Happier days in Okinawa

The latest attacks against America’s military presence in Turkey, however, mark a shift. Since the Syrian war broke out, the United States has increasingly used the Incirlik base to support the Kurdish People’s Protection Units (YPG), implying that it might also support an autonomous Kurdish state carved out of Turkey. America and its armed forces have long featured in conspiracy theories, too, particularly those involving Fethullah Gulen, an Islamic cleric living in self-imposed exile in the United States. The recent attempted coup against President Recep Tayyip Erdogan is proof to many Turks of a Gulenist-American alliance, and of the subversive influence of American armed forces in the country. The closure of Incirlik air base for a short time immediately after the coup added fuel to the conspiracy theories. Mr Erdogan himself seems to be using America as a scapegoat, intentionally ramping up hostility towards the personnel stationed there.

The strategic importance of Incirlik for America’s campaign against IS means that keeping American combat boots on Turkish soil is more in America’s interests than Turkey’s. But given that anti-Americanism in Turkey is one of the few sentiments uniting an increasingly undemocratic and destabilised country, American troops will have to tread carefully: they are likely to become bigger, not smaller, targets as internal tensions mount.

In many other countries both sides, despite sporadic differences, have an equal interest in Americans staying. After the protests in 1995 in Okinawa, America and Japan agreed to close Futenma, the marine air base in the overcrowded city of Ginowan, and to build a new facility in Henoko, a fishing village. The plan failed to appease locals—who re-elected anti-base politicians such as Takeshi Onaga, Okinawa’s governor, in June’s local elections—but Shinzo Abe, Japan’s prime minister, is pressing ahead with it anyway.

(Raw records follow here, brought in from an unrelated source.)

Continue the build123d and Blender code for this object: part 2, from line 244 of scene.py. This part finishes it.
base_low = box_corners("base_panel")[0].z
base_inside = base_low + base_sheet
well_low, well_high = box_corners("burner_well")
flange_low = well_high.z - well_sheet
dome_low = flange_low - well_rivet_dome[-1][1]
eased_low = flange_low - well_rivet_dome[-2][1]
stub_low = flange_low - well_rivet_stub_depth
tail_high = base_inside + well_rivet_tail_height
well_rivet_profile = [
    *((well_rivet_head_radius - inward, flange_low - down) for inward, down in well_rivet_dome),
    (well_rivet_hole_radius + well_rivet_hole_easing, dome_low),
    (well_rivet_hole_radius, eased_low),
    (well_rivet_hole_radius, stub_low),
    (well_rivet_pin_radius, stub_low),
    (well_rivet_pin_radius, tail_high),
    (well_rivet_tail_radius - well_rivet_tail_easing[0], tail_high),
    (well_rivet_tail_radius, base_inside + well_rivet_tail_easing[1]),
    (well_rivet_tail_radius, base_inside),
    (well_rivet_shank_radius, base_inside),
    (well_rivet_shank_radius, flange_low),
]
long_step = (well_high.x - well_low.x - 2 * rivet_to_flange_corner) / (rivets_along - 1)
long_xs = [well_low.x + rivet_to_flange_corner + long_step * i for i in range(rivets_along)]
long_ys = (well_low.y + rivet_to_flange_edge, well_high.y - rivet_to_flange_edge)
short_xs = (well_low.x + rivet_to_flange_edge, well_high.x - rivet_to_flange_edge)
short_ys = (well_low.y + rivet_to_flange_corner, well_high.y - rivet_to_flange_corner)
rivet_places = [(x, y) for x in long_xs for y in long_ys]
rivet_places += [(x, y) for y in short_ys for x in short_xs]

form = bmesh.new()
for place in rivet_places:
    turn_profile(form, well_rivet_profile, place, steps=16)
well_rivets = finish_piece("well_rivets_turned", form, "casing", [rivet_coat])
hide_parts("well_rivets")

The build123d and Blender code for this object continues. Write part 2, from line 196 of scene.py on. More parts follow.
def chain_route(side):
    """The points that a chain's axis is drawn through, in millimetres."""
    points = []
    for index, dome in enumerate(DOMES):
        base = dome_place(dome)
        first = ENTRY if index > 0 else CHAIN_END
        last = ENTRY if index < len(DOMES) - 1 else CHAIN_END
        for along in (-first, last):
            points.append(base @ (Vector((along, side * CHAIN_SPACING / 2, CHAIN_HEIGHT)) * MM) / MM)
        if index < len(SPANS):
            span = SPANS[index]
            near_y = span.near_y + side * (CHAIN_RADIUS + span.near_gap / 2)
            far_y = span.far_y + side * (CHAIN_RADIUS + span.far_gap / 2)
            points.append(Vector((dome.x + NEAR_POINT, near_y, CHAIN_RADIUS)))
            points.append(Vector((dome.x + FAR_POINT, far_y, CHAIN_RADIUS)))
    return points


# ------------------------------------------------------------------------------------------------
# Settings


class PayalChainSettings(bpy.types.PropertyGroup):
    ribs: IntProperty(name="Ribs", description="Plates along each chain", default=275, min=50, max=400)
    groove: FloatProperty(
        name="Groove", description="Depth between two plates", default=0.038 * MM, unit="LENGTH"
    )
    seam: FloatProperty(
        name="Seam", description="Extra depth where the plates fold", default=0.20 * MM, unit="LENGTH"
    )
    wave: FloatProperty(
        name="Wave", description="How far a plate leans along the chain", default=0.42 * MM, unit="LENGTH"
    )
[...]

He has particular reason to try to smooth tensions between the two sides. North Korea’s flaunting of its nuclear weapons and China’s aggression in the South China Sea mean his plans for strengthening Japan’s military defences must go ahead, and the United States’ armed forces are an essential part of this. Some 47% of Americans would agree with Mr Abe: they are in favour of extending America’s military presence in Asia to counter Chinese power. But 43% are opposed. America, despite what its enemies sometimes suppose, is never really thrilled to be the world’s policeman—especially if the world proves ungrateful.